Aux termes d’un amendement adopté par l’Assemblée nationale le 15 novembre dernier, concernant le projet de loi de financement de la sécurité sociale pour 2017, les députés ont accepté la proposition du gouvernement de créer un fond d’indemnisation pour les victimes de la DEPAKINE.
Sous réserve de son maintien dans le texte définitif, cet amendement prévoit que toute personne s’estimant victime d’un préjudice à raison d’une ou plusieurs malformations ou de troubles du développement imputables à la prescription de DEPAKINE pendant la grossesse, avant le 31 décembre 2015 (date de publication des restrictions de prescription de la DEPAKINE par l’ANSM), pourra recourir à ce fond.
Comme pour le Médiator, les députés ont décidé de confier la mission de l’indemnisation des victimes du Valproate de sodium (DEPAKINE) ou de l’un de ses dérivés à l’Office national d’indemnisation des accidents médicaux (ONIAM).
Cependant, compte tenu des critiques formulées à l’encontre du fond d’indemnisation des victimes du Médiator, également géré par l’ONIAM, l’amendement prévoit une procédure d’indemnisation quelque peu différente.
Ce sont deux collèges d’Experts distincts qui interviendront dans l’indemnisation des victimes de la Dépakine, là ou un seul et unique collège d’Expert se prononce sur l’indemnisation des victimes du Médiator.
Le premier collège d’Expert, composé principalement de médecins, sera chargé de déterminer si les préjudices subis par la victime sont imputables à la prescription de DEPAKINE.
Si ce collège l’estime utile, il pourra diligenter une expertise médicale et devra rendre son avis dans les 4 mois qui suivent la saisine de l’ONIAM.
Aucun recours ne pourra être diligenté contre cet avis sauf à saisir une juridiction.
L’étendue de la mission du premier collège d’expert est limitée puisque le texte ne lui accorde comme seule compétence de se prononcer sur un lien de causalité entre les dommages et la prescription de DEPAKINE.
Quid de l’évaluation des préjudices ?
Dans le cas où ce collège reconnaîtrait une imputabilité entre les préjudices et la prescription de DEPAKINE, il transmettra la demande d’indemnisation au comité d’indemnisation, second collège d’experts, indépendant du premier et présidé par un magistrat, qui sera chargé de se prononcer sur les circonstances, les causes, la nature et l’étendue des dommages ainsi que sur l’identité d’un éventuel responsable.
L’amendement prévoit que ce second comité pourra procéder à toute investigation utile.

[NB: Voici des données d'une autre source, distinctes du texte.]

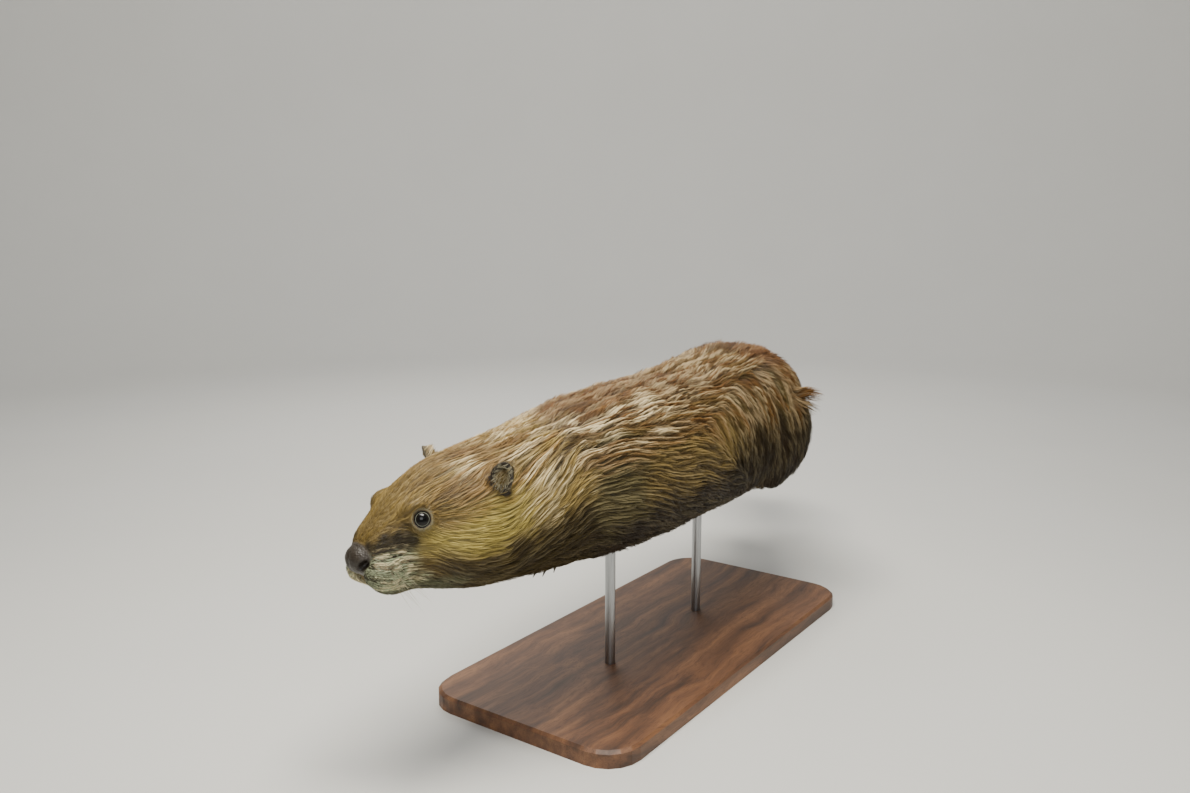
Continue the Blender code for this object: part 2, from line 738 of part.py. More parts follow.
def rod(name, s, home, grown=0.0):
    """A vertical rod from inside the base to a little way inside the belly at s along the spine."""
    foot_at = spine(s)
    low = through(SECTIONS, 3, s)
    bottom, top = BASE_THICKNESS - ROD_SINK - grown, foot_at.z - low + ROD_SINK + grown
    bm = bmesh.new()
    wide = ROD_RADIUS + grown
    bmesh.ops.create_cone(bm, cap_ends=True, segments=16, radius1=wide, radius2=wide, depth=top - bottom)
    bmesh.ops.translate(bm, vec=(foot_at.x, foot_at.y, (top + bottom) / 2), verts=bm.verts)
    return add(name, bm, home, "stand_metal" if home is parts else None)


def build():
    fine, whole = whole_body()
    fore_regions, hind_regions = {}, {}
    for side, word in SIDES:
        fore_regions[word] = leg_region(f"fore_region_{word}", FORE_LEGS[word], side)
        hind_regions[word] = leg_region(f"hind_region_{word}", HIND_LEGS[word], side)
    around_fore = [swollen(region, 2 * GAP) for region in fore_regions.values()]
    around_hind = [swollen(region, 2 * GAP) for region in hind_regions.values()]
    rods = [rod(f"{name}_socket", s, helpers, GAP) for name, s in ROD_PLACES]
    face = [nose("nose_bed", helpers, GAP)]
    for side, word in SIDES:
        face.append(eye(f"eye_bed_{word}", side, helpers, GAP))
        face.append(ear(f"ear_bed_{word}", side, helpers, GAP))
        eye(f"eye_{word}", side, parts)
        ear(f"ear_{word}", side, parts)
    nose("nose", parts)
    part("head", fine, "coat", [slab("head_slab", -0.05, HEAD_END)], face)
    part("neck", whole, "coat", [slab("neck_slab", HEAD_END, NECK_BACK)], around_fore)
    around_trunk = [*around_fore, *around_hind, *rods]
    part("trunk", whole, "coat", [slab("trunk_slab", NECK_BACK, RUMP_END)], around_trunk)
    part("tail_base", whole, "coat", [slab("tail_base_slab", RUMP_END, TAIL_FRONT)], around_hind)
    part("tail", whole, "tail_leather", [slab("tail_slab", TAIL_FRONT, TAIL_ROOT + TAIL_LENGTH + 0.05)])
    for side, word in SIDES:
        for kind, joints, region in (
            ("fore", FORE_LEGS[word], fore_regions[word]),
            ("hind", HIND_LEGS[word], hind_regions[word]),
        ):
            limb(kind, word, side, joints, region, whole)
    part("stand_base", rounded_plate(), "stand_wood", (), rods)
    for name, s in ROD_PLACES:
        rod(name, s, parts)


def limb(kind, word, side, joints, region, whole):
    """One leg with its foot and claws. The leg ends and the foot starts at the ankle's plane."""
    frame = foot_frame(kind, side, word, joints)

    def ahead(distance):
        return frame @ Matrix.Translation((distance, 0, 0))

    beyond = box_between("beyond_ankle", ahead(0), ahead(FOOT_REACH), 0.05)
    part(f"{kind}_leg_{word}", whole, "coat", [region], [beyond])
    digits = FEET[kind]["digits"]
    beds = [claw("claw_bed", kind, frame, digit, helpers, GAP / 2) for digit in digits]
    front = box_between("front_of_ankle", ahead(GAP), ahead(FOOT_REACH), 0.09)
    part(f"{kind}_foot_{word}", foot(kind, frame), "foot_leather", [front], beds)
    for number, digit in enumerate(digits, 1):
        claw(f"claw_{kind}_{word}_{number}", kind, frame, digit, parts)


clear_scene()
helpers = collection("helpers")
parts = collection("beaver")
build()
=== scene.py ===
import json
import math
import time
from types import SimpleNamespace

import bpy
import numpy as np
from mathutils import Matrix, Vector, bvhtree, kdtree

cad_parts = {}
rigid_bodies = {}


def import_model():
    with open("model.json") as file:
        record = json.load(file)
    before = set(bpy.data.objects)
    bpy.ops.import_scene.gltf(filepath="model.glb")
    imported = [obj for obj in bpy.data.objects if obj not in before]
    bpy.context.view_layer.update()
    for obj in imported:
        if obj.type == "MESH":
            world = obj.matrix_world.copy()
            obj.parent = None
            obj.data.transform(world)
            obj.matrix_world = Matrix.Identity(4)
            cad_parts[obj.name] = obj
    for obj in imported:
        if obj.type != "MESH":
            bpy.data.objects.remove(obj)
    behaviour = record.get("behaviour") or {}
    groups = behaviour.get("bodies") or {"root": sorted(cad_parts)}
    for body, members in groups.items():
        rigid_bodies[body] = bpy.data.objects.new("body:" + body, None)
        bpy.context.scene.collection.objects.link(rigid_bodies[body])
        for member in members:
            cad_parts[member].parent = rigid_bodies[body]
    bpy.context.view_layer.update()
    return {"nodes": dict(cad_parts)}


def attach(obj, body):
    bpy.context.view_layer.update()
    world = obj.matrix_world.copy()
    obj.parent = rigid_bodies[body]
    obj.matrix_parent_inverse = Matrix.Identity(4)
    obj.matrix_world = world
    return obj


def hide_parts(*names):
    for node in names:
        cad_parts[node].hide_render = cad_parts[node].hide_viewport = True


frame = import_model()
nodes = frame["nodes"]
startedAt = time.time()


def tell(stage):
    print(f"{time.time() - startedAt:6.1f} s  {stage}", flush=True)


# camera

view = {
    "place": (-1.0103, -0.6225, 0.5247),
    "heading": 35.43,  # degrees from +X towards +Y
    "dip": -9.89,
    "lens": 30.25,
    "nearest": 0.02,
}


def placeCamera():
    turn = (math.radians(90 + view["dip"]), 0, math.radians(view["heading"] - 90))
    bpy.ops.object.camera_add(location=view["place"], rotation=turn)
    camera = bpy.context.object
    camera.name = "camera"
    camera.data.lens = view["lens"]
    camera.data.sensor_fit = "HORIZONTAL"
    camera.data.sensor_width = 36
    camera.data.clip_start = view["nearest"]
    bpy.context.scene.camera = camera


# shader writing


def tone(red, green, blue):
    # a colour as eyes name it, 0 to 255, turned into the light that it reflects
    shares = [part / 255 for part in (red, green, blue)]
    return (*[s / 12.92 if s <= 0.04045 else ((s + 0.055) / 1.055) ** 2.4 for s in shares], 1.0)


class Wire:
    # a socket on which sums are written as plain expressions
    def __init__(self, finish, socket):
        self.finish = finish
        self.socket = socket

    def sum(self, operation, *pair):
        return self.finish.node("Math", {"operation": operation}, dict(enumerate(pair)))

    def __add__(self, other):
        return self.sum("ADD", self, other)

    def __sub__(self, other):
        return self.sum("SUBTRACT", self, other)

    def __rsub__(self, other):
        return self.sum("SUBTRACT", other, self)

    def __mul__(self, other):
        return self.sum("MULTIPLY", self, other)

    def orMore(self, other):
        return self.sum("MAXIMUM", self, other)

    __radd__ = __add__
    __rmul__ = __mul__


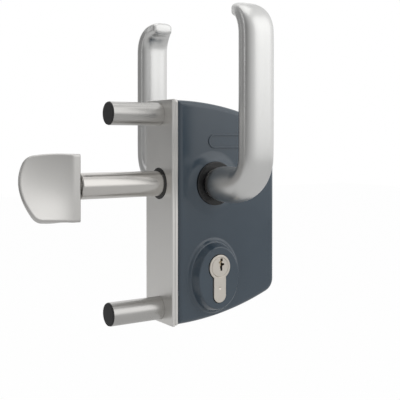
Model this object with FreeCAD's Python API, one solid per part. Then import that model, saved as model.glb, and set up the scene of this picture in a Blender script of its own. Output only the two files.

On suppose qu’une seconde expertise permettant d’évaluer les préjudices ou de se prononcer sur les responsabilités encourues pourrait être réalisée.
Si l’on comprend que le but de ce double collège était d’éviter qu’un collège unique soit à la fois juge et partie, la lourdeur du processus est indéniable et, à la lumière des délais supportés concrètement par les victimes dans les autres procédures ONIAM, semble peu compatible avec les délais prévus aux termes de l’amendement puisque le comité d’indemnisation devra rendre son avis dans les trois mois suivant sa saisine.
Quant au responsable identifié par le comité d’indemnisation, il devra faire une proposition d’indemnisation dans le mois suivant la réception de l’avis se prononçant sur les préjudices et les responsabilités.
Comme pour le Médiator, en l’absence de proposition indemnitaire, ou dans le cas d’une proposition manifestement insuffisante, l’ONIAM se substituera au responsable et indemnisera les victimes sous trois mois.
La création d’un fond d’indemnisation constituera effectivement une mesure facilitatrice pour les victimes, à condition qu’il offre une vraie alternative à la voie judiciaire : meilleurs délais pour une expertise et une indemnisation d’égale qualité.
En tout état de cause, l’existence de ce fond d’indemnisation laisse entière la possibilité pour les victimes d’obtenir l’indemnisation de leurs préjudices devant les juridictions judiciaires et administratives.